Having one of the baseball's biggest names helping him gain some perspective has helped Luster.
"The other day, first day out here, Felipe Alou was like ‘You wear the Giants uniform 24 hours a day. It's not just coming to the field, it's at the hotel, it's at the mall, it's at the restaurant, it's wherever. It's a 24 hour thing.' And I didn't know that my first couple of years," he says. "We're representing our family, like he said, our last name on our jersey and our number."
Luster's offseason has also been different for him, and working with another of baseball's all-time greats.
"I just worked on the basics of hitting. I got to work with Tony Gwynn in the offseason, hitting down at San Diego State. And Jacque Jones helped out a lot, Damien Jackson, Mark Kotsay was down there, Anthony Gwynn, so I was working out with them," Luster says of his offseason. "This past offseason was the first time that I actually learned how to work out and get actually prepared baseball-wise, and it's showing this year."

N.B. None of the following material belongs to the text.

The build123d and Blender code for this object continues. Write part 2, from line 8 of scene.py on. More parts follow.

However, Luster may have been helped the most in an unlikely way, by helping to teach others. "I was working at a middle school, so I stopped just to try and spend time at the school, so I started hitting in the evening with some 12-year olds. And you know, when you're teaching 12-year olds to hit, you teach them the basics. You gotta get your front foot down and take your hands back." After working with the kids, he thought, "You know what, I'll just go back to the basics, start from just day 1 and work from there. It's working out really well though.
"I'm learning like a little kid, but it's cool."

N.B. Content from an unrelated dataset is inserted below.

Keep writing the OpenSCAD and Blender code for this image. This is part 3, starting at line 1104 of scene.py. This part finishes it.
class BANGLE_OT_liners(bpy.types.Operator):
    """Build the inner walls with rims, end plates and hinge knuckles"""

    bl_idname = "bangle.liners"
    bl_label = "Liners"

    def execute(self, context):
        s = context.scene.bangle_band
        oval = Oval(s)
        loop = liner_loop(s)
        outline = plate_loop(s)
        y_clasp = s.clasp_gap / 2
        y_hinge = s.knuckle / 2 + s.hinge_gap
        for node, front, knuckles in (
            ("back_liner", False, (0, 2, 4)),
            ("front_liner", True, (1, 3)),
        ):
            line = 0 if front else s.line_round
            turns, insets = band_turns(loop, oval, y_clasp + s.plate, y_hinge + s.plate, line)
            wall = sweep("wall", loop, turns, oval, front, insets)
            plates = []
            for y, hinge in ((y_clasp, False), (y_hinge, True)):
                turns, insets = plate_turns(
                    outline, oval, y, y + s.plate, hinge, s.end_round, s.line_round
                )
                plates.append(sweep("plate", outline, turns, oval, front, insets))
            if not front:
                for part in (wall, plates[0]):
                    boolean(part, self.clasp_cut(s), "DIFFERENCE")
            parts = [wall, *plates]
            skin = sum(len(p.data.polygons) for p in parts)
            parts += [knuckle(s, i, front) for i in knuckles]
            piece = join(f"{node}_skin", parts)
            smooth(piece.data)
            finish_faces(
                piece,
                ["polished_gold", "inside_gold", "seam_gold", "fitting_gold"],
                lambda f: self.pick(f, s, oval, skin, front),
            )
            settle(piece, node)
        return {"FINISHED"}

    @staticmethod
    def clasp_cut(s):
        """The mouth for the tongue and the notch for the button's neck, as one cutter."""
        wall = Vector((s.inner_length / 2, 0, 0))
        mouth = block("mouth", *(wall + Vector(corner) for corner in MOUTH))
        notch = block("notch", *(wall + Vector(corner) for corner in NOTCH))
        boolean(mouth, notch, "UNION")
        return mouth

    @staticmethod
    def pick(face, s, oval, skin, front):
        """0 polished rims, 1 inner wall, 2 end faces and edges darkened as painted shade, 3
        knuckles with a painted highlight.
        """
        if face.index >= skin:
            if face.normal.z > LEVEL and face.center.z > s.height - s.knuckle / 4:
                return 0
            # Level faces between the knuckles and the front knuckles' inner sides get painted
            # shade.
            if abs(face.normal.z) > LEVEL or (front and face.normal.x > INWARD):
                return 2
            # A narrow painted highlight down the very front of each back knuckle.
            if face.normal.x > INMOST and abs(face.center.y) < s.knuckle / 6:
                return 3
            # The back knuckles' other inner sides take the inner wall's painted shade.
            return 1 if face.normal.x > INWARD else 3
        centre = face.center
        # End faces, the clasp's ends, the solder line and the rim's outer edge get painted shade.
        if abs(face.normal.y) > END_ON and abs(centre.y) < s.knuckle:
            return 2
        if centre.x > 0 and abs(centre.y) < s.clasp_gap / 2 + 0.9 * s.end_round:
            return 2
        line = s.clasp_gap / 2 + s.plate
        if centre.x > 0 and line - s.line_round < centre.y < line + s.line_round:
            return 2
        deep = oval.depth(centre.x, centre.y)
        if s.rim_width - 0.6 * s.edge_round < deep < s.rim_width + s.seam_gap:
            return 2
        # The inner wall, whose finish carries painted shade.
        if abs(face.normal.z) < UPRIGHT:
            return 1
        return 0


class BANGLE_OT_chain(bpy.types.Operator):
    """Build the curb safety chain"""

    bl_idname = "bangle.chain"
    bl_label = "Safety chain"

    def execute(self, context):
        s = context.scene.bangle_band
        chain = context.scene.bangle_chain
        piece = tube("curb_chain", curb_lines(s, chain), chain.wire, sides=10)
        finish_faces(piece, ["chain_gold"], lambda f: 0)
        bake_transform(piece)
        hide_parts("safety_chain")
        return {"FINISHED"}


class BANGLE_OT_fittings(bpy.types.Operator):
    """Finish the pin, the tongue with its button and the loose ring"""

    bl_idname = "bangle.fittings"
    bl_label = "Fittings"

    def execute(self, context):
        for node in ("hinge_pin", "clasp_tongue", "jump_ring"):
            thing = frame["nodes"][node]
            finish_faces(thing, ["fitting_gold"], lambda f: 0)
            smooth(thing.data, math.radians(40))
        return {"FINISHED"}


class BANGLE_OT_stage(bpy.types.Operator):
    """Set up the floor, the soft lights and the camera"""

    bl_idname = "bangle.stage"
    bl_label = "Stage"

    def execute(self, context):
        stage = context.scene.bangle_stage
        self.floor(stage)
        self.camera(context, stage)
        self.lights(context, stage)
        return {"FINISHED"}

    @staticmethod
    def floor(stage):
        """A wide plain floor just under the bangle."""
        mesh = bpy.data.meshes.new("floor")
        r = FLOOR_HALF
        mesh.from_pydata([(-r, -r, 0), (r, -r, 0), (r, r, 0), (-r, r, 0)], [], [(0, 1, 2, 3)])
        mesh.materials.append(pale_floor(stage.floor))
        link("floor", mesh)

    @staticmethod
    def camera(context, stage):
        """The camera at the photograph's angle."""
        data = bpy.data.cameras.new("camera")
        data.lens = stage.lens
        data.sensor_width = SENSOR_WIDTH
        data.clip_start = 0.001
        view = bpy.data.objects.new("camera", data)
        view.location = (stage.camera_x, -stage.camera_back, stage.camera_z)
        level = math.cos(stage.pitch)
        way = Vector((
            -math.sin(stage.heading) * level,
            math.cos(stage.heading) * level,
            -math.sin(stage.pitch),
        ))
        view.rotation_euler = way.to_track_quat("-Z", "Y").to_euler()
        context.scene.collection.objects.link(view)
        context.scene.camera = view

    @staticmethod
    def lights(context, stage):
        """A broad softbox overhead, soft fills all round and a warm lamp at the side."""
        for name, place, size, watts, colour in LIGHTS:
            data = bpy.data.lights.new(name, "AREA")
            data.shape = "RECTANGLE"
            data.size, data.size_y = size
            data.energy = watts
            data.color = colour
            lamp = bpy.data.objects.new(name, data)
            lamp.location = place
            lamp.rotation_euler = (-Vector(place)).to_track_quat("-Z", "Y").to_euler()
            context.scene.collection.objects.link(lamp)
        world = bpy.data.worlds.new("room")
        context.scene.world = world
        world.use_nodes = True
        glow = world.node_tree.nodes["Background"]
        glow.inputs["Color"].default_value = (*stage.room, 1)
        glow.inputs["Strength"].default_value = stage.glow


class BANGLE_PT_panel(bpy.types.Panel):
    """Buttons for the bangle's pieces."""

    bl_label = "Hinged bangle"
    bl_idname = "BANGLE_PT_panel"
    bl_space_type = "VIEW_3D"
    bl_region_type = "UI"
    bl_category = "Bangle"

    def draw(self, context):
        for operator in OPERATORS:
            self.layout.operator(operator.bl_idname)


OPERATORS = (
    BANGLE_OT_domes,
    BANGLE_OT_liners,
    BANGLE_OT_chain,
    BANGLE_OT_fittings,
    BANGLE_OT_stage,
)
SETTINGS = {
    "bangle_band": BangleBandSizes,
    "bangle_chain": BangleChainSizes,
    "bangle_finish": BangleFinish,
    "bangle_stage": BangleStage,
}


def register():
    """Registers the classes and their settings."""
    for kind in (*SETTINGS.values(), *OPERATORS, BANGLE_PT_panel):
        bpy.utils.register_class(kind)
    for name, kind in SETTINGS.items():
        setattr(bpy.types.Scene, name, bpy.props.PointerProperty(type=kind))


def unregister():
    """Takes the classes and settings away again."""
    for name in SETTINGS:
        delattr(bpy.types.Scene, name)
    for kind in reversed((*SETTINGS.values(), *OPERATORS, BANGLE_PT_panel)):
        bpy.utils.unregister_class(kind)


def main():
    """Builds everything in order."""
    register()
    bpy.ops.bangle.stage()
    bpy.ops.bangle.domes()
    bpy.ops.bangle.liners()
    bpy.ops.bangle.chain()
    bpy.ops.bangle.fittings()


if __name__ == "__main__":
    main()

So with 2007 around the corner, it's like a new career is opening up for Luster. With almost no expectations, the 20-year old isn't worried about whether he'll finally get to play outside of Arizona, be it in extended spring training or the Arizona Summer League he has called home the last three years."I'm going to go out there and give it all I got, every pitch. Not take a pitch off. I'm just going to leave it in God's hands, and give it 100%. Wherever I go, I go, and wherever I am, that's just where I'm supposed to be. Wherever I go, I'm going to try and help my team to win."